* start *

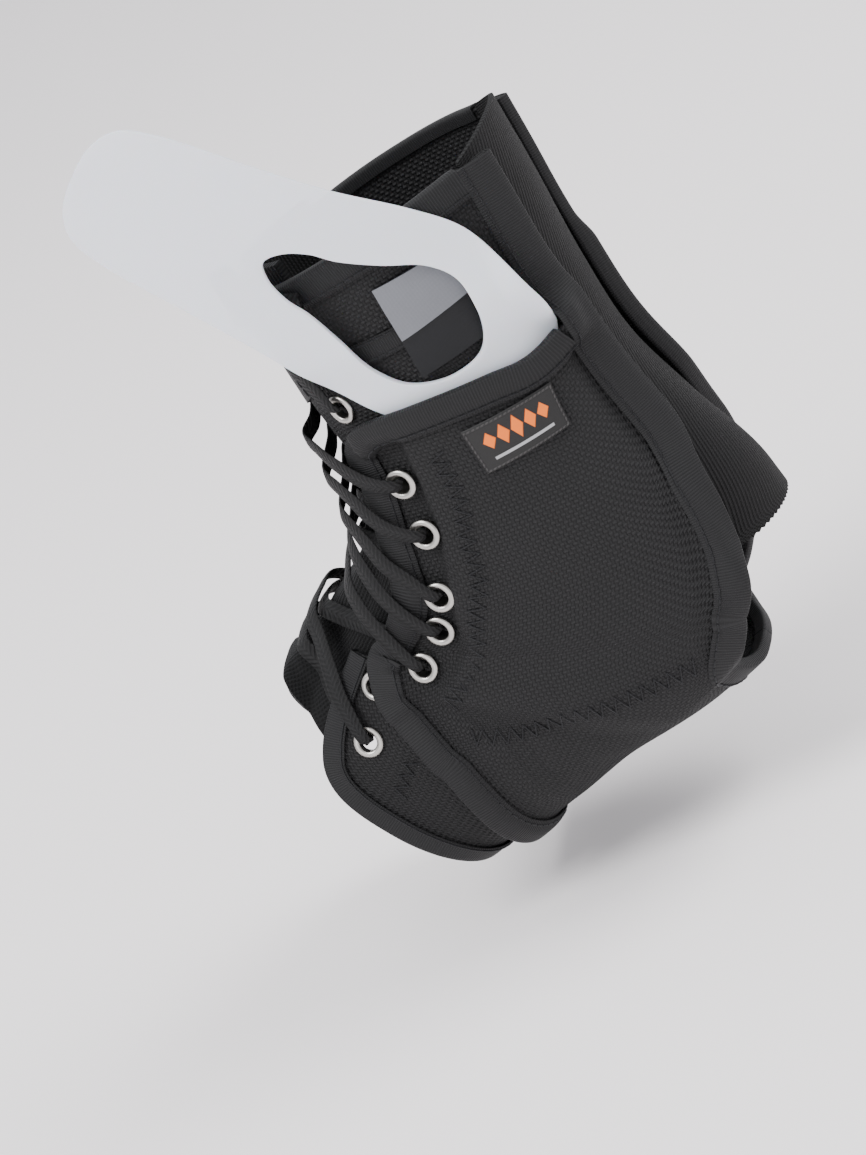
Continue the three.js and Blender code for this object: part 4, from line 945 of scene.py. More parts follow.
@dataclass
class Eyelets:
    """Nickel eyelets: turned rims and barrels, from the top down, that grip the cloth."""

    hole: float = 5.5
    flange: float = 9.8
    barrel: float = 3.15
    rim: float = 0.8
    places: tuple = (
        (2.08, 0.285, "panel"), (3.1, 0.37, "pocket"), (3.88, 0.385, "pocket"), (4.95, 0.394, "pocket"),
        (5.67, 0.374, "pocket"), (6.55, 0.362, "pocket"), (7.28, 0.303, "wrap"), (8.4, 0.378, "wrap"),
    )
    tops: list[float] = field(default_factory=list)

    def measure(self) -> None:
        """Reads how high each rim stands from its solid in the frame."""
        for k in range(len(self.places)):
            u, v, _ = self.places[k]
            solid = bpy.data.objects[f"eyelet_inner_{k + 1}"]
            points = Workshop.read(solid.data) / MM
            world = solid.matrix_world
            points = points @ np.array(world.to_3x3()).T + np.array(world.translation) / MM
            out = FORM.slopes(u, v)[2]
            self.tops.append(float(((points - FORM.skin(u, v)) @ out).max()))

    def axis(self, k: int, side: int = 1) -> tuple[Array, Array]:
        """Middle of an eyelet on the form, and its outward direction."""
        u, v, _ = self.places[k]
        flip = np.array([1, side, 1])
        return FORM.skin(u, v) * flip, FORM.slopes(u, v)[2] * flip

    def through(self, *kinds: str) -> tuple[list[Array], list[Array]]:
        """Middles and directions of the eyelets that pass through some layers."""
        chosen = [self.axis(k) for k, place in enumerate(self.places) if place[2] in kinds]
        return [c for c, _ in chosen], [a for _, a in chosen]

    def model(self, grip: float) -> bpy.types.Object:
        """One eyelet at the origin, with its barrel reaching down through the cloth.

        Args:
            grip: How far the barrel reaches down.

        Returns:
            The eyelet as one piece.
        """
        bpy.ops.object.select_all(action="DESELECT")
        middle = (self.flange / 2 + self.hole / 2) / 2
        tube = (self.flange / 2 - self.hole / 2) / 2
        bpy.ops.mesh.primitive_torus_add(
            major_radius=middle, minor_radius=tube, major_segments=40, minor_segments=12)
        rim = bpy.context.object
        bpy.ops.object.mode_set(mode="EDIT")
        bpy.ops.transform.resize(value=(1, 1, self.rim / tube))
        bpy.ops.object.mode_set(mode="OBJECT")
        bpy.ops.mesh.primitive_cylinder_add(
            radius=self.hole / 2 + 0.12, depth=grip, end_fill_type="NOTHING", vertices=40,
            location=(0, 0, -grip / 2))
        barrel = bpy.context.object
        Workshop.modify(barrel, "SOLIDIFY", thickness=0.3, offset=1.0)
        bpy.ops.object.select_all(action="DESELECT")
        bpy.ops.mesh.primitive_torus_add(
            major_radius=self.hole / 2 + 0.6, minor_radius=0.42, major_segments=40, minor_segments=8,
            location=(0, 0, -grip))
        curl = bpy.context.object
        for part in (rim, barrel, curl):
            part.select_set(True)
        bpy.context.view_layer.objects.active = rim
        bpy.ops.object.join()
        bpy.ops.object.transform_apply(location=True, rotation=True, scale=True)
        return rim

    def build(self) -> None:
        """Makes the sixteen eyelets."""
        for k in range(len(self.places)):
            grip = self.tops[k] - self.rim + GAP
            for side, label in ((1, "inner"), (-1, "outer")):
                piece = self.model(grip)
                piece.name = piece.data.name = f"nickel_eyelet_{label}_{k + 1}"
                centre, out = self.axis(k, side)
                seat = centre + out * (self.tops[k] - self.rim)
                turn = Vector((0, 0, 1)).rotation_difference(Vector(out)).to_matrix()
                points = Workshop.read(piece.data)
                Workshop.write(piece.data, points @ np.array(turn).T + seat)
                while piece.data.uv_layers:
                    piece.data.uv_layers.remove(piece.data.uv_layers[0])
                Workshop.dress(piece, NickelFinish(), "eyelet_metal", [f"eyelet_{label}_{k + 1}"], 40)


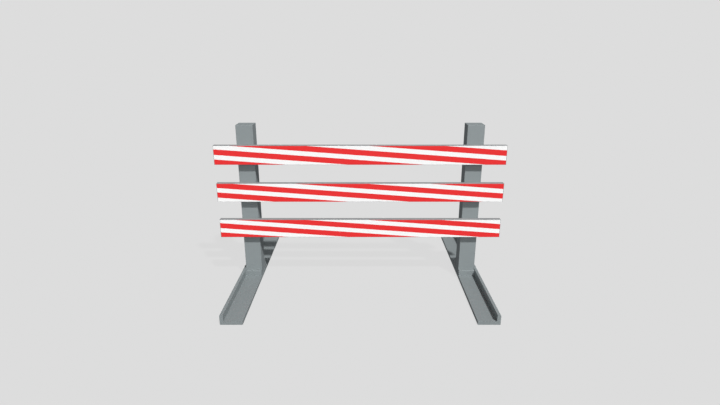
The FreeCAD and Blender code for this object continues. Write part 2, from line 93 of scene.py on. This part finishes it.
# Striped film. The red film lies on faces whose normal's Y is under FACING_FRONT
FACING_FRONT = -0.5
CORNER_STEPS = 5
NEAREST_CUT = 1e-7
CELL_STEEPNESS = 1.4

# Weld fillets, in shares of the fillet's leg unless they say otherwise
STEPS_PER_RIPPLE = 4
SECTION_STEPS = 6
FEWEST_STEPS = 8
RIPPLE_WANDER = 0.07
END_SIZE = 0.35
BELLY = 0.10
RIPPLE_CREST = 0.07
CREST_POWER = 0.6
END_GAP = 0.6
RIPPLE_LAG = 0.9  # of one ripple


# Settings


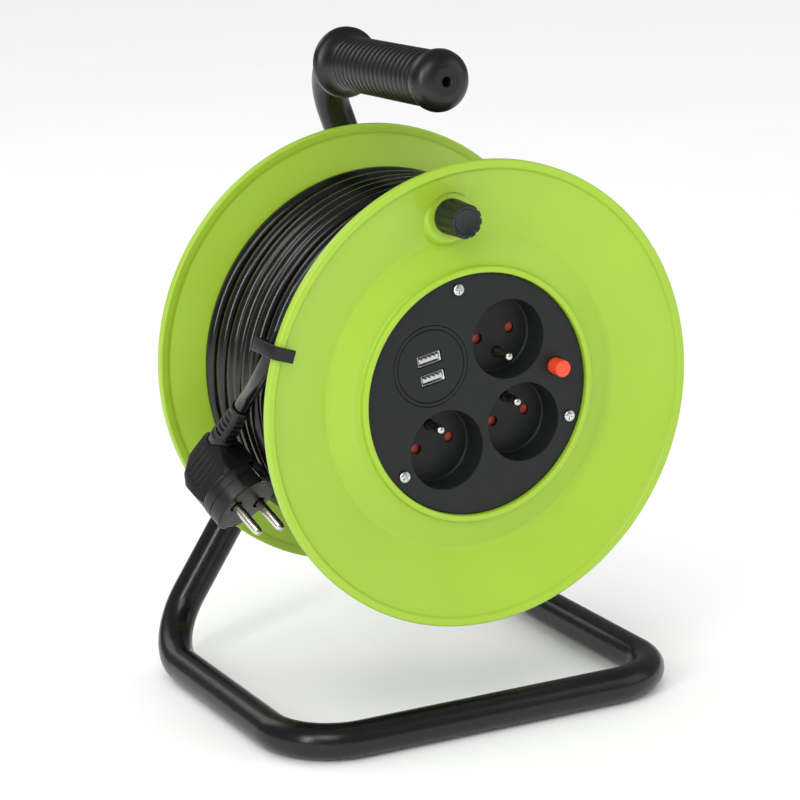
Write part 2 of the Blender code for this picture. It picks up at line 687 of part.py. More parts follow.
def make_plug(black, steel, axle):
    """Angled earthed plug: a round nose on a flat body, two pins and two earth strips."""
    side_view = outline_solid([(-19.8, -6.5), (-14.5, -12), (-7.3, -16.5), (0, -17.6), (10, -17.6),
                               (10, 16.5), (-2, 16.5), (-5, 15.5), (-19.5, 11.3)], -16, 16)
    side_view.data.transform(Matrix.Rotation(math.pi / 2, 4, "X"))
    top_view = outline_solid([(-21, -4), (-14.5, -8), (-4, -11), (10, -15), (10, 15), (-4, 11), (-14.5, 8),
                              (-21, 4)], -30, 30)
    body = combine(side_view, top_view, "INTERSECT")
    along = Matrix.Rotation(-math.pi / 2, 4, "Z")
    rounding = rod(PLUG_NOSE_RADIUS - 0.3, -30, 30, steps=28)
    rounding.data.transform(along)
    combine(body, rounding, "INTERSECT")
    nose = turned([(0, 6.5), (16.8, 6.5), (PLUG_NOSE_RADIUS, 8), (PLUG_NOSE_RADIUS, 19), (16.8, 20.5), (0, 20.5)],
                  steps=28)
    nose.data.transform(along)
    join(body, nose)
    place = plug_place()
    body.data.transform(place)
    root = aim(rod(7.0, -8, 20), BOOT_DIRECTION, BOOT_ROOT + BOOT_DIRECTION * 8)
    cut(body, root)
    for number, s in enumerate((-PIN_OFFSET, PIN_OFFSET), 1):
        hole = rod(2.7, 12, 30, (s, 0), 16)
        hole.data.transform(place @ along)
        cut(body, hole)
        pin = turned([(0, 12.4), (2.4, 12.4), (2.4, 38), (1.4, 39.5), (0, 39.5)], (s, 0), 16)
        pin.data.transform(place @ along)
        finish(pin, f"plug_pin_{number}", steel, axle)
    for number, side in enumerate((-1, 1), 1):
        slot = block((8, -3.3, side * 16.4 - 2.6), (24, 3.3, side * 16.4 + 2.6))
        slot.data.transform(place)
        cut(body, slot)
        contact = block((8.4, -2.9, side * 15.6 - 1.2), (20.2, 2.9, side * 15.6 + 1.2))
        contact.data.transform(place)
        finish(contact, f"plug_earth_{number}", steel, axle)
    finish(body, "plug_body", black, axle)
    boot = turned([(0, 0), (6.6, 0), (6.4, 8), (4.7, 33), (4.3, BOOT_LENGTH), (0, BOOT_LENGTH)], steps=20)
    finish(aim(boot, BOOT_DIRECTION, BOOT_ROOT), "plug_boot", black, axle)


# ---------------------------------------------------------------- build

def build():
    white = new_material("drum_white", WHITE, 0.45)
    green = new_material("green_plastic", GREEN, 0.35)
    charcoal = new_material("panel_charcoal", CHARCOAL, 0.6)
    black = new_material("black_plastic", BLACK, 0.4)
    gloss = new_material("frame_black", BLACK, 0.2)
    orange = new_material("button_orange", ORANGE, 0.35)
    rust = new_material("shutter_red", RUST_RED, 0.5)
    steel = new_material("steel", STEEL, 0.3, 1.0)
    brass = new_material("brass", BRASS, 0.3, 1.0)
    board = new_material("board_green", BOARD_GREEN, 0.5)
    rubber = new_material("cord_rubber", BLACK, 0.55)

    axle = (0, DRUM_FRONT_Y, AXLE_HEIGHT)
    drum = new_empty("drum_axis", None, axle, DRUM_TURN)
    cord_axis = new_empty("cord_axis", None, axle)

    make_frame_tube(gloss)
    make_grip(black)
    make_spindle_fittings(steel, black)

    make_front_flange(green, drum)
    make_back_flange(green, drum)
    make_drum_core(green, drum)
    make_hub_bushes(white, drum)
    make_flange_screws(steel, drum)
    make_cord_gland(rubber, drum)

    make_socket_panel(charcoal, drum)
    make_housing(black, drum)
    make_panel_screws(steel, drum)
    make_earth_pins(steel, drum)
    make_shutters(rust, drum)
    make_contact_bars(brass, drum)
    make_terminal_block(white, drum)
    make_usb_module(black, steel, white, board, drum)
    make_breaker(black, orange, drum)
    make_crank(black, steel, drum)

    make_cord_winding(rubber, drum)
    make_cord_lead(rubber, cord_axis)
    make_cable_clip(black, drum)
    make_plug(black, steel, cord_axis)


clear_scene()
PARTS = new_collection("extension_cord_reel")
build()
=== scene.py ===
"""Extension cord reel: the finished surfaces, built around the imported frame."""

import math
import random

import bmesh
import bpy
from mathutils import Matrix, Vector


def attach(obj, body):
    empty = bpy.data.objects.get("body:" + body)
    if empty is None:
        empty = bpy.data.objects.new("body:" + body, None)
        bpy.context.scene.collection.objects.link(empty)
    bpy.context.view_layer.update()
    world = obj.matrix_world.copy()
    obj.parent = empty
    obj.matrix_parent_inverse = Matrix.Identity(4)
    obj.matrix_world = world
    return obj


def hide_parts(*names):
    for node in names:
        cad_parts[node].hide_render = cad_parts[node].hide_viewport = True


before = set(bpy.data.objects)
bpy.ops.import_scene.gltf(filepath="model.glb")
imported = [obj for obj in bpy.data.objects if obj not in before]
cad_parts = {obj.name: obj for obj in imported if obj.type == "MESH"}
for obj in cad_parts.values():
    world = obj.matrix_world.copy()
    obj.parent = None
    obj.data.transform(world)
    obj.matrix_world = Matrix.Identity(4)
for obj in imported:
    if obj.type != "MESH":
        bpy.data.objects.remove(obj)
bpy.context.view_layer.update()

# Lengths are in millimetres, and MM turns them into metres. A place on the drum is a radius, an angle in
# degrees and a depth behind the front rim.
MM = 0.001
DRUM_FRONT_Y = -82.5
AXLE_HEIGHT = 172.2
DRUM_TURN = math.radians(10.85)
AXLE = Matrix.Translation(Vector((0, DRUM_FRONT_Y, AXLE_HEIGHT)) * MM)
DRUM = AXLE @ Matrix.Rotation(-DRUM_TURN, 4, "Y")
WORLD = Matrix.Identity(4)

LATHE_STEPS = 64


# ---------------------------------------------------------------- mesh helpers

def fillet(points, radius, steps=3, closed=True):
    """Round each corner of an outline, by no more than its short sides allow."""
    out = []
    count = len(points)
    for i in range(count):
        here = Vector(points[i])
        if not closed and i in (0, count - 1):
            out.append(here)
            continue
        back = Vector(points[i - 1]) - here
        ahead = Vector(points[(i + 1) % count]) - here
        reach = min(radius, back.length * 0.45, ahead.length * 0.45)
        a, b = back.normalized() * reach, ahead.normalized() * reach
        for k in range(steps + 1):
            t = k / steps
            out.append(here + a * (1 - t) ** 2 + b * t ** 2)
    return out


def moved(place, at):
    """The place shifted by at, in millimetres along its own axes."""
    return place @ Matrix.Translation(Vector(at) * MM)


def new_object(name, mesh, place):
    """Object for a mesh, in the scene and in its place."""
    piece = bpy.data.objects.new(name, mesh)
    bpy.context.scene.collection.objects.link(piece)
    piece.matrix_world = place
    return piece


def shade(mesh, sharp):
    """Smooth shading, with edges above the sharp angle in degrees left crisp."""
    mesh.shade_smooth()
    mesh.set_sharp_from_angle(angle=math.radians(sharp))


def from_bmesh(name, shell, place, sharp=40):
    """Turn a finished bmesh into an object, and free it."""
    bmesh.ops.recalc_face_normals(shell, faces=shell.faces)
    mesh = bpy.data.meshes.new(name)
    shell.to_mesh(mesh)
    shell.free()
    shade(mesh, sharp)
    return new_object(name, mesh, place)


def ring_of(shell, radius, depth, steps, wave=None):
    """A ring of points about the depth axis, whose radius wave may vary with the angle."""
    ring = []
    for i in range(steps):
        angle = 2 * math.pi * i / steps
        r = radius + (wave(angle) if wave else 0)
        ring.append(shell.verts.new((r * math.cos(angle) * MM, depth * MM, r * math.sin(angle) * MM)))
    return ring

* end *

### What needs to be done
Restate exactly the records above from their first line through the line that holds "tops: list[float] = field(default_factory=list)", please, including both and leaving out all others.

### Answer to this exercise
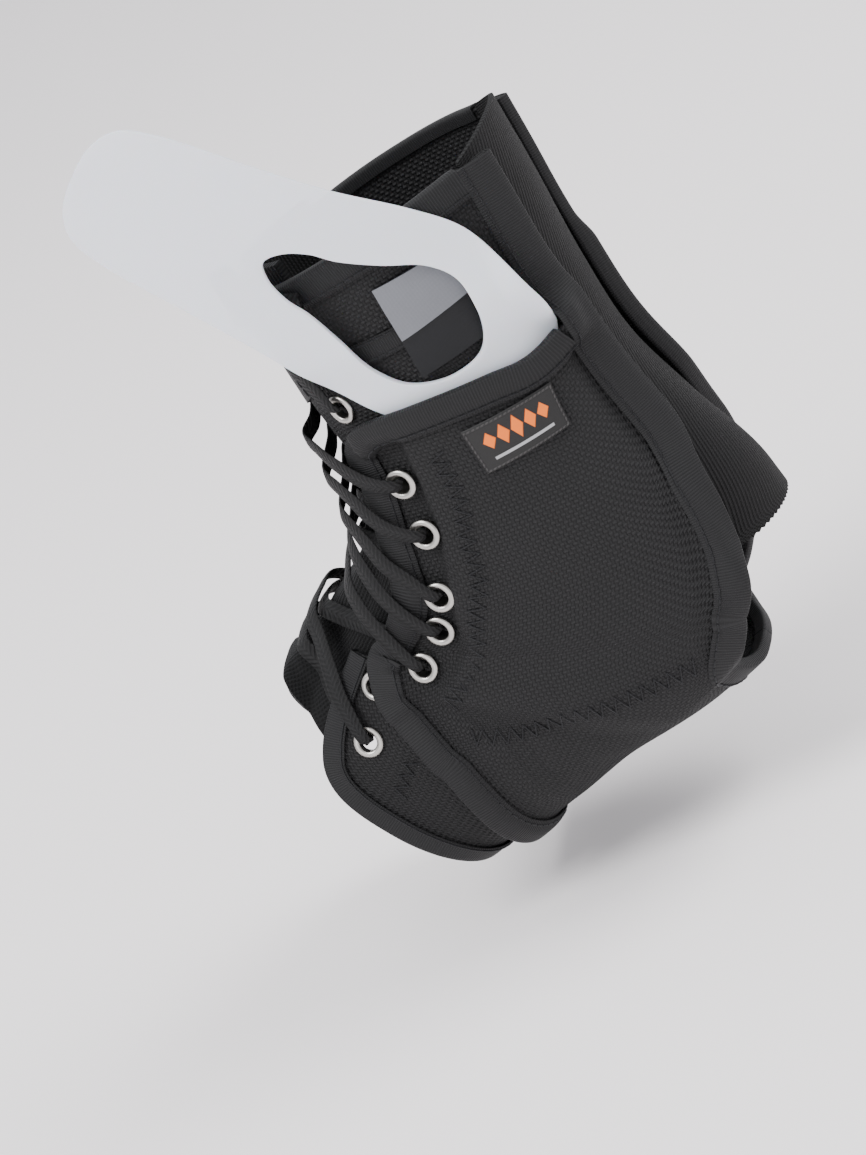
Continue the three.js and Blender code for this object: part 4, from line 945 of scene.py. More parts follow.
@dataclass
class Eyelets:
    """Nickel eyelets: turned rims and barrels, from the top down, that grip the cloth."""

    hole: float = 5.5
    flange: float = 9.8
    barrel: float = 3.15
    rim: float = 0.8
    places: tuple = (
        (2.08, 0.285, "panel"), (3.1, 0.37, "pocket"), (3.88, 0.385, "pocket"), (4.95, 0.394, "pocket"),
        (5.67, 0.374, "pocket"), (6.55, 0.362, "pocket"), (7.28, 0.303, "wrap"), (8.4, 0.378, "wrap"),
    )
    tops: list[float] = field(default_factory=list)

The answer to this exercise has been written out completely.